WAFs are a common way of providing database protection against SQL injections. The problem with this approach is that they mostly filter out the known SQL injection types and attack patterns, doing it on the network level, verifying the signatures in the traffic in the inner network. There is a million of ways to bypass WAF or to trigger false positives (i.e. ModSecurity is often criticised for triggering dozens of false alarms). With WAF, there a technical possibility for malicious code to be interpreted by the backend of the app and executed on the database.

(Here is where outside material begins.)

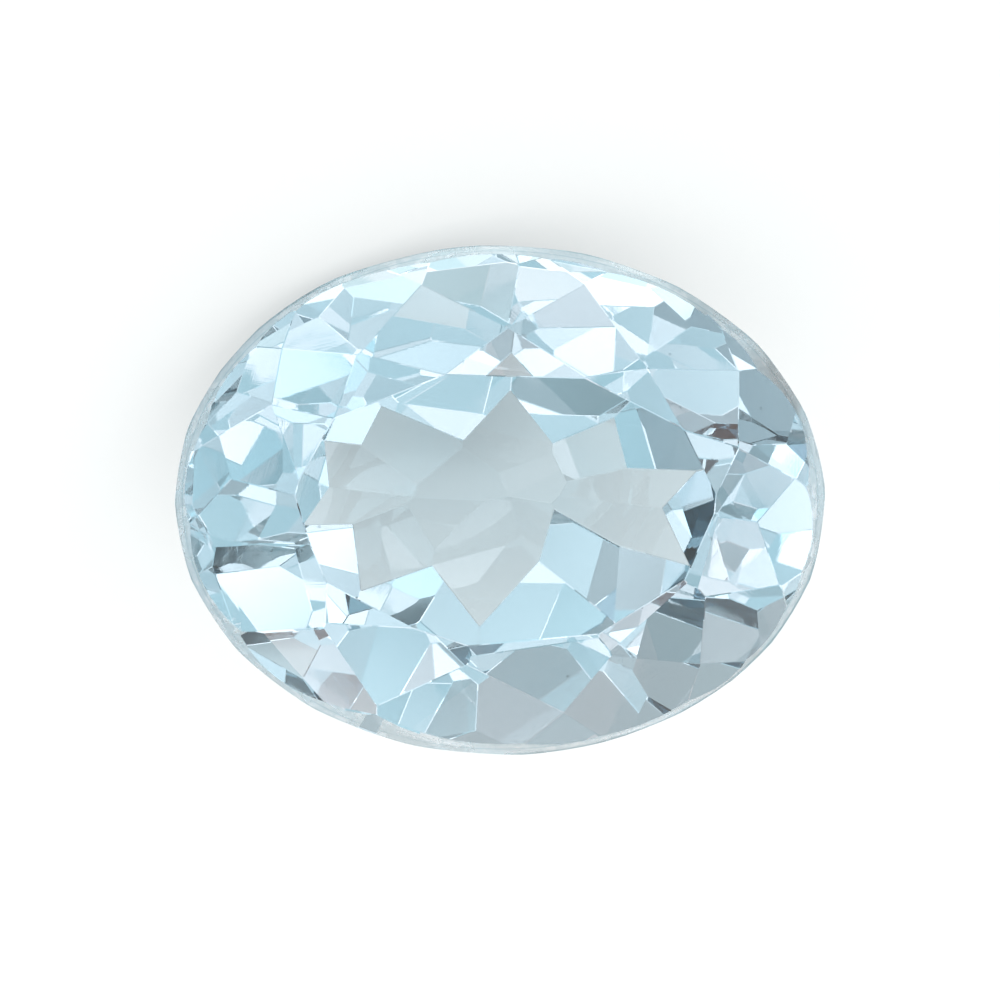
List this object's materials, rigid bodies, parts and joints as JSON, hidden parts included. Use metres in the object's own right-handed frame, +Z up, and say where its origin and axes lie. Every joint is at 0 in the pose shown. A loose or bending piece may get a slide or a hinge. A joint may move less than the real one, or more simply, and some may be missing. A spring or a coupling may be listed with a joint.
{
  "type": "oval cut aquamarine",
  "caption": "Oval faceted clear pale blue aquamarine with a flat table, a kite-faceted crown, a frosted girdle and a keeled pavilion, lying on one pavilion facet.",
  "frame": {"origin": "middle of the stone's footprint, at the level of the surface that it lies on", "axes": "+X level, along the table and as near to the oval's long axis as the pose allows, +Z up, and -Y toward the side that the table is tipped to"},
  "size_m": [0.0088, 0.0054, 0.0054],
  "materials": {
    "aquamarine": "polished clear facets, frosted girdle"
  },
  "bodies": {
    "root": {"cut_aquamarine": "aquamarine"}
  },
  "joints": []
}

SQL firewall can detect the malicious command in the query that would look harmless to a WAF

SQL firewalls improve security in cases where WAF isn't sufficient (also covered in the article mentioned above). When we’ve built Acra encryption suite, we quickly realized that having encryption/decryption proxy in front of a database is a perfect place for integrating an SQL firewall. But when we tried to find a suitable open source firewall, we faced the lack thereof. Since Acra has to parse SQL statements anyway, we created our own SQL filtering engine as inseparable part of Acra encryption suite — the AcraCensor SQL firewall.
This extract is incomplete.